The Intergovernmental Cooperation Authority hired Gleason & Associates, a Pittsburgh accounting and consulting firm, in June for up to $50,000 to look into the payroll system after the City Controller's Office received an email from Chuck Half, a former city project manager, alleging that payroll processing errors could be costing the city as much as $780,000 a year, based on his estimates.

William Krieger, an accountant for the firm, told the ICA board Tuesday that the audit was still incomplete because the city has failed to supply "detailed payroll information" that would allow him to determine whether Mr. Half is correct and whether the errors are still occurring.


"There are very significant differences in perspective ... regarding these alleged errors," Mr. Krieger said, noting that the city administration contends there are no errors, that they are "simple human errors" or have been fixed.

Mr. Krieger said it's apparent some errors have occurred in the past, especially for employees subject to collective-bargaining agreements, which set varying pay rates for regular time, overtime and -- in the case of police, for example -- special detail pay.

"What isn't clear is, are these errors still occurring?" Mr. Krieger said. "At this point in our work, we have noted no irregularities." Mr. Krieger called the city's current payroll system "decentralized and manual," noting that it uses 40 "timekeepers," or clerks, who work in various city departments processing information from time slips and entering the information into a system managed by Ceridian, the company that issues paychecks.

That increases the potential for mistakes and "irregularities," he said, noting that the review thus far has found a substantial number of adjustments and corrections in each pay period.

City finance director Paul Leger couldn't say why the auditors have not received information but offered to be Mr. Krieger's point of contact for all requests.

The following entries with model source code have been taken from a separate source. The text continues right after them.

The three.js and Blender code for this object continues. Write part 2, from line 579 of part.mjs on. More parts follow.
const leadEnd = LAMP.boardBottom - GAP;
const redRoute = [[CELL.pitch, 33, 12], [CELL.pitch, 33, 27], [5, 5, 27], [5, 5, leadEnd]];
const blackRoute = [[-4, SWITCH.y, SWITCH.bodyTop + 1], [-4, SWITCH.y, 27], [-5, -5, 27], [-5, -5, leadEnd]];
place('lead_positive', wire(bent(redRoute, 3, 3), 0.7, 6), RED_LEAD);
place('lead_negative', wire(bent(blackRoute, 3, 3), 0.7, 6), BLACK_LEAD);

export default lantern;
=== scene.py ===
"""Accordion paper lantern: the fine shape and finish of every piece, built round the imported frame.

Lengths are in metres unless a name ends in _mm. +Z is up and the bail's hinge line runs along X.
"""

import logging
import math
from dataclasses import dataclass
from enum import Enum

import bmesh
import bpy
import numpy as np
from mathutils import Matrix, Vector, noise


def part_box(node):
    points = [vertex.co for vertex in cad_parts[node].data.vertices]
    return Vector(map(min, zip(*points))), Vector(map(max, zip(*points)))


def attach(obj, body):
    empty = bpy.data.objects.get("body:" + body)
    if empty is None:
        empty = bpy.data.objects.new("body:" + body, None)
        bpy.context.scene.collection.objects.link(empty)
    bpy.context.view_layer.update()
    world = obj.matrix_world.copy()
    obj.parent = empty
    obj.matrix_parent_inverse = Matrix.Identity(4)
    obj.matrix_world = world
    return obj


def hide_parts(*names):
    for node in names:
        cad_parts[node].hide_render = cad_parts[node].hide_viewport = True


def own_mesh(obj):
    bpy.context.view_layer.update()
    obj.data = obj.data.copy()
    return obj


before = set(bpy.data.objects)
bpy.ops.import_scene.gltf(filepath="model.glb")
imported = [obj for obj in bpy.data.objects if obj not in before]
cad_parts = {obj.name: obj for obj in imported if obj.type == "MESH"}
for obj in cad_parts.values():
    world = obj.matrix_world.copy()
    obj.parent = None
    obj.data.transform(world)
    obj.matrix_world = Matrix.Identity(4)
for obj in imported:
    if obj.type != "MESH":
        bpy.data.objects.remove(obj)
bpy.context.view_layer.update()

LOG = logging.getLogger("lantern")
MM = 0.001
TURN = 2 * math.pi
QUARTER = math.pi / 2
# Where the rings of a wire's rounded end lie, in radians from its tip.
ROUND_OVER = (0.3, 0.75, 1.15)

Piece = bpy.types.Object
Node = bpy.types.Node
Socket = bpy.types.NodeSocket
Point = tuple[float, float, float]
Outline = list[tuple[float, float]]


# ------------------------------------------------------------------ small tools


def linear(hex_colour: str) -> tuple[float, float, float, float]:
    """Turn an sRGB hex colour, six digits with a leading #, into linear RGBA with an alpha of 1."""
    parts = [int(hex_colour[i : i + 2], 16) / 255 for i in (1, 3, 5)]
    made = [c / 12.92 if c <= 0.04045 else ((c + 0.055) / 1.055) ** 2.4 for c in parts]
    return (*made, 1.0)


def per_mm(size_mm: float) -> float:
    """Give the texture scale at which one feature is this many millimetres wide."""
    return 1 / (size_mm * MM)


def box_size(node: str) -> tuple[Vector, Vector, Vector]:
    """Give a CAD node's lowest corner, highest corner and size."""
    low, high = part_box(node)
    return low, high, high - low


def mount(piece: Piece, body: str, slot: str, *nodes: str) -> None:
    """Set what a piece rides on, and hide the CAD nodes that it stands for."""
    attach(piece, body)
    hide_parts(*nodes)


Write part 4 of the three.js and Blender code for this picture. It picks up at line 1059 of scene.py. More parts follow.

Mayor Bill Peduto, who took office in January, has clashed with the ICA on the payroll issue and called for his own audit of the system, which he has described as overbudget, behind schedule and barely functional. In response, the ICA, which approves Pittsburgh's budget every year, is withholding about $2.8 million in state gaming money from the city. The payroll module is part of a joint city-county enterprise resource planning system -- a computerized comprehensive financial-management system -- that was supposed to be finished last year.

Mr. Leger said the city is reviewing proposals for consultants who will analyze what system will work best, given the complexities of managing time for workers covered by collective-bargaining agreements, and help the city implement it.

"It is more complex than any place in the private sector," he said, adding that the city uses features from the JD Edwards ERP system, including for the general ledger.

ICA chief Henry Sciortino said the authority has put more than $7.5 million into the financial management system and added that Mr. Peduto's administration has "every right" to explore a different payroll system, although he questioned how it would afford it.

"The JD Edwards system is being used by lots of other cities with collective-bargaining agreements as complex as Pittsburgh's," Mr. Sciortino said.